Without naming Iran, President Abdel Fattah al-Sisi of Egypt, a key Saudi ally, warned that the Arab world was facing “its darkest hour” and had never before faced such a “challenge to its existence”.

Yemen’s President Abdel Rabbo Mansour Hadi, who fled last week to Riyadh, had no such qualms about pointing to what he sees as the prime source of the conflict, claiming that the Shia Houthi rebels were “puppets of Iran”.

Houthi rebels congregate in Yemeni capital Sanaa
Houthi rebels congregate in Yemeni capital Sanaa (AP)

As Saudi warplanes hit rebel positions for a third day, King Salman said that Operation Decisive Storm would “continue until it achieves its goals for the Yemeni people to enjoy security”.

A Gulf diplomat, who was speaking to reporters on condition of anonymity, said the operation was planned to run for a month but could go on for five or six months.

He said the Houthis had been a “quintessentially Yemeni tribal” movement but had been turned into an effective fighting force with help from about 5,000 military personnel from Iran, Lebanon’s Hezbollah group and Shia militias from Iraq. Iran has consistently denied claims it is providing anything other than diplomatic or humanitarian support to the Houthis. The official claimed that he believed Iran would retaliate for the offensive indirectly by urging Shia activists to carry out attacks in other nations.

There are fears that the conflict in Yemen could ignite a clash between regional superpowers Saudi Arabia and Iran that strays beyond words.

United Nations Secretary General Ban Ki-moon told the league summit, in the resort town of Sharm el-Sheikh, that negotiations “remain the only chance to prevent a long, drawn-out conflict”.

Mr al-Sisi endorsed a resolution calling for the creation of an Arab military force. “This [Arab] nation, in its darkest hour, had never faced a challenge to its existence and a threat to its identity like the one it’s facing now,” he said.

“This threatens our national security and we cannot ignore its consequences for the Arab identity,” he added.

Mr Hadi directly challenged Iran in his remarks and called for his supporters to rise up in peaceful protest against the Houthis.

“I say to the puppets of Iran, its toys and those who support it, you have destroyed Yemen with your political adolescence and by manufacturing domestic and regional crises,” he said, before heading back to exile in Saudi Arabia.

His Foreign Minister, Riyadh Yassin, told the AFP news agency that Mr Hadi would remain there “for now” but would “return to Aden once the chaos there comes under control”.

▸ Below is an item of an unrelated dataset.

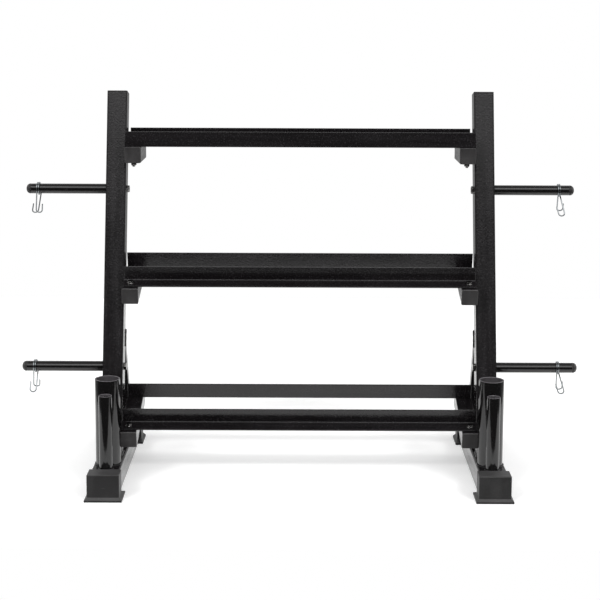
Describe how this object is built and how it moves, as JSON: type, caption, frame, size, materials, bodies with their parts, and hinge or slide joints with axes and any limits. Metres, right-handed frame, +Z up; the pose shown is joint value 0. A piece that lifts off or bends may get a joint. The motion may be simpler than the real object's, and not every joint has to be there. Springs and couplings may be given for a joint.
{
  "type": "weight storage rack",
  "caption": "Tiered steel rack for dumbbells: tilted angle-iron shelves on leaning uprights, side pegs with spring clips for plates, and a wide and a narrow upright tube on each foot rail for bars.",
  "frame": {"origin": "on the floor, under the middle of the rack's bounding box", "axes": "+X to the rack's right as seen from its front, along the shelves; +Y to the rear; +Z up"},
  "size_m": [1.3726, 0.552, 0.9435],
  "materials": {
    "powder_coat": "black powder coat, satin, finely mottled",
    "gloss_coat": "smooth gloss black coat",
    "foot_plastic": "matte dark grey moulded plastic",
    "cap_plastic": "satin black moulded plastic",
    "fastener": "dark blackened steel",
    "spring_wire": "bright chromed spring wire"
  },
  "bodies": {
    "rack": {"base_tube_left": "powder_coat", "base_tube_right": "powder_coat", "foot_cap_front_left": "foot_plastic", "foot_cap_front_right": "foot_plastic", "foot_cap_rear_left": "foot_plastic", "foot_cap_rear_right": "foot_plastic", "upright_left": "powder_coat", "upright_right": "powder_coat", "upright_cap_left": "cap_plastic", "upright_cap_right": "cap_plastic", "rear_strut_left": "powder_coat", "rear_strut_right": "powder_coat", "bar_holder_left": "gloss_coat", "bar_holder_right": "gloss_coat", "shelf_arm_top_left": "powder_coat", "shelf_arm_top_right": "powder_coat", "shelf_arm_middle_left": "powder_coat", "shelf_arm_middle_right": "powder_coat", "shelf_arm_bottom_left": "powder_coat", "shelf_arm_bottom_right": "powder_coat", "arm_cap_top_left": "foot_plastic", "arm_cap_top_right": "foot_plastic", "arm_cap_middle_left": "foot_plastic", "arm_cap_middle_right": "foot_plastic", "arm_cap_bottom_left": "foot_plastic", "arm_cap_bottom_right": "foot_plastic", "shelf_rail_top_front": "powder_coat", "shelf_rail_top_rear": "powder_coat", "shelf_rail_middle_front": "powder_coat", "shelf_rail_middle_rear": "powder_coat", "shelf_rail_bottom_front": "powder_coat", "shelf_rail_bottom_rear": "powder_coat", "shelf_bolt_top_front_left": "fastener", "shelf_bolt_top_front_right": "fastener", "shelf_bolt_top_rear_left": "fastener", "shelf_bolt_top_rear_right": "fastener", "shelf_bolt_middle_front_left": "fastener", "shelf_bolt_middle_front_right": "fastener", "shelf_bolt_middle_rear_left": "fastener", "shelf_bolt_middle_rear_right": "fastener", "shelf_bolt_bottom_front_left": "fastener", "shelf_bolt_bottom_front_right": "fastener", "shelf_bolt_bottom_rear_left": "fastener", "shelf_bolt_bottom_rear_right": "fastener", "plate_peg_left_upper": "gloss_coat", "plate_peg_left_lower": "gloss_coat", "plate_peg_right_upper": "gloss_coat", "plate_peg_right_lower": "gloss_coat", "peg_cap_left_upper": "cap_plastic", "peg_cap_left_lower": "cap_plastic", "peg_cap_right_upper": "cap_plastic", "peg_cap_right_lower": "cap_plastic", "peg_bolt_left_upper": "fastener", "peg_bolt_left_lower": "fastener", "peg_bolt_right_upper": "fastener", "peg_bolt_right_lower": "fastener"},
    "clip_left_upper": {"spring_clip_left_upper": "spring_wire"},
    "clip_left_lower": {"spring_clip_left_lower": "spring_wire"},
    "clip_right_upper": {"spring_clip_right_upper": "spring_wire"},
    "clip_right_lower": {"spring_clip_right_lower": "spring_wire"}
  },
  "joints": [
    {"name": "clip_left_upper_slide", "type": "slide", "parent": "rack", "child": "clip_left_upper", "axis": [-1, 0, 0], "range_m": [-0.157, 0.045]},
    {"name": "clip_left_lower_slide", "type": "slide", "parent": "rack", "child": "clip_left_lower", "axis": [-1, 0, 0], "range_m": [-0.155, 0.047]},
    {"name": "clip_right_upper_slide", "type": "slide", "parent": "rack", "child": "clip_right_upper", "axis": [1, 0, 0], "range_m": [-0.15, 0.052]},
    {"name": "clip_right_lower_slide", "type": "slide", "parent": "rack", "child": "clip_right_lower", "axis": [1, 0, 0], "range_m": [-0.14, 0.062]}
  ]
}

Rhetoric from Tehran only added to the growing sense of crisis.

Alaeddin Boroujerdi, head of the Iranian parliament’s national security and foreign policy committee, reportedly said: “Saudi Arabia is too small to be able to threaten Iran.

Yemen’s President Abdel Rabbo Mansour Hadi fled to Riyadh last week
Yemen’s President Abdel Rabbo Mansour Hadi fled to Riyadh last week (AFP)

“We utterly condemn Saudi Arabia’s attack on Yemen and it will end in failure.”

Saudi warplanes flew dozens of raids on military sites across the Yemen into yesterday morning, striking targets in and around Sanaa, Marib, Dhamar, Lahj and other areas, security officials said.

On the ground in Yemen, heavy fighting was reported in the south of the country between the Houthis, who mainly belong to the Zaidi off-shoot of Shia Islam, and mostly Sunni tribal fighters – although there is no guarantee that the tribes are backing Mr Hadi, with some looking out for their own interests.

Saudi warplanes attacked Houthi fighters near Aden in an attempt to stop a renewed rebel assault on the city, while its navy evacuated dozens of diplomats and the United Nations pulled out its international staff.

The rebels shrugged off the tough talk emanating from Sharm with a news report on the Houthi-affiliated Al-Masirah television station returning Mr Hadi’s insult by describing him as a Saudi “puppet”.

Ali al-Emad, a senior official of the movement’s political arm, Ansar Allah, said they had always expected the Saudis to intervene.

It was left to the unnamed Gulf diplomat to offer a little optimism. He said he hoped ordinary Yemenis would demand the resumption of a UN-backed peace process and stressed there was room for all factions, even the Houthis, in negotiations about a new constitution.